Applying these principles to the case under consideration, it is evident that a suit instituted by the complainant, whereby receivers were appointed and the assets of the company converted into money for distribution among the persons entitled to participate in the distribution of the fund, was for the benefit of all who shall participate in such distribution. The mortgaged property was protected for the bondholders by the receivers. The fund for distribution belongs to the holders of the bonds, and all of the bonds have been "proved in this case, and the holders thereof claim participation in the fund for distribution. Presumably, then, this suit, instituted by the complainant, was beneficial to them. Therefore, it is equitable and right that the complainant should not be put to the cost of paying for the legal services of the solicitor in instituting this suit.
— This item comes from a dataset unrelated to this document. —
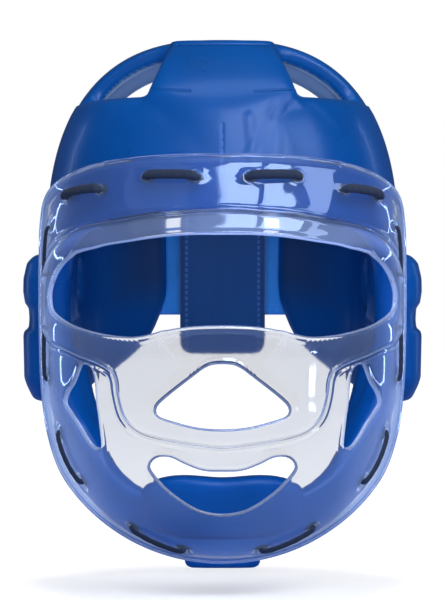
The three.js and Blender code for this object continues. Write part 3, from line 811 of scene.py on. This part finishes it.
class HEADGEAR_OT_stage(bpy.types.Operator):
    """Makes the camera, the pale floor and the soft studio lights"""
    bl_idname = "headgear.stage"
    bl_label = "Stage"

    def execute(self, context):
        stage = sizes("stage")
        chin = -seat_height()
        camera = bpy.data.cameras.new("camera")
        camera.lens = stage.lens
        camera.sensor_width = 36.0
        camera.clip_end = 20.0
        eye = placed("camera", camera, (0.0, -stage.distance, chin + stage.eye_height),
                     (math.radians(90), 0, 0))
        context.scene.camera = eye
        context.scene.view_settings.view_transform = "Standard"
        self.floor(chin - stage.floor_drop)
        self.lights(stage)
        self.world(context, stage)
        return {"FINISHED"}

    def floor(self, level):
        span = 6.0
        mesh = bpy.data.meshes.new("floor")
        corners = [(x * span, y * span, level) for x, y in ((-1, -1), (1, -1), (1, 1), (-1, 1))]
        mesh.from_pydata(corners, [], [(0, 1, 2, 3)])
        mesh.materials.append(floor_material())
        floor = placed("floor", mesh)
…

This conclusion accords with the view of this court in Central, &c., Co. v. Chester County, &c., Co., 9 Del. Ch. 247, 80 Atl. 801.

An allowance will, therefore, be made to the solicitor for the complainant for his services in drafting and presenting the bill and obtaining a decree for the appointment of the receiver. The amount so allowed will be moderate, as the services rendered do not extend beyond the appointment of the receiver.